The measurements from the top reel seat hoods to the center of the stripping guide ring on the three pictured rods are:

7 wt standard salt water TCX = 24 3/8"

5 wt TCR "X" serial prefix = 28"

8 wt custom Loomis (IMX ?) = 30"

From my understanding from distance casters, not many of the 5 wt TCR "X" serial # prefix rods were made, and the succeeding TCR's were modified to make them "easier" to cast. I got mine used from a guy who liked the newer TCX better. I don't know if they are collectable or not since few people even know of the difference.

I've never taped my casts using that rod, but it is very powerful for a 5 wt. and will throw a long line.

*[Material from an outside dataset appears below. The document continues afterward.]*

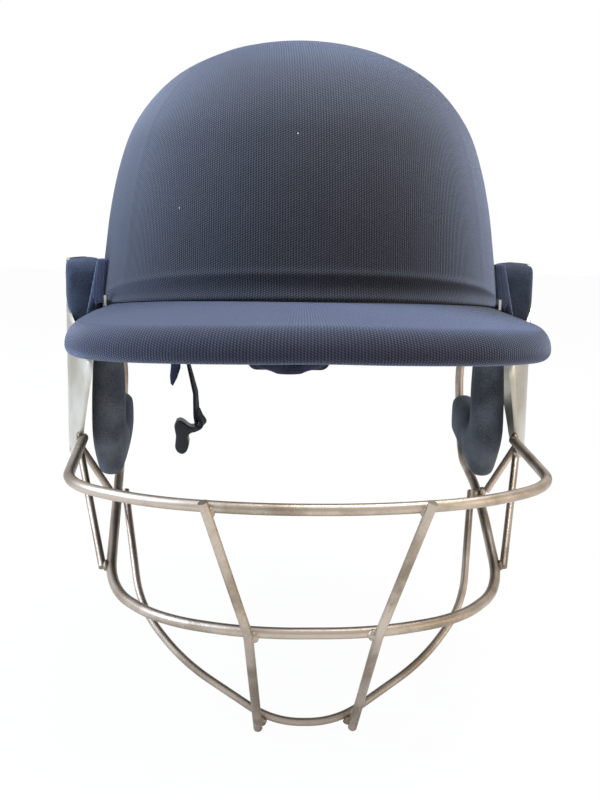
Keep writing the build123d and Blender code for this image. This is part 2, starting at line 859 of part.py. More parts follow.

I hear you about not being able to help Bill further. His progress and dedication are way beyond "remarkable". I think now it is mainly just a matter of his time with line in the air and playing with different things one at a time. There are lots of timing things that can be played with that are often overlooked. Weight shift and torsional "snap" are two - the latter of which can easily totally ruin tracking.

But, again, I have never been a competitive distance caster, I just gravitated to throwing long while fishing the surf, and later while bass fishing shore lines with the outboard motor running. I caught tapon once at a long distance while putting along with the motor in gear to intersect the pod.

There is one other trick that few if any distance casters use because the timing window is so miniscule and easy to blow, the backcast has to have tremendous velocity at the turnover, and at the right elevation, and the carry length has to be spot on. If the carry length is a little too long, but everything else just right, the rod will snap. Bill certainly has the backcast for it - probably the best I've seen on any video of anyone. It might work for him. But he's got enough things to diddle with and I got to get my bait tank template to the welder now. Besides, he wouldn't want to snap that Cabellas rod.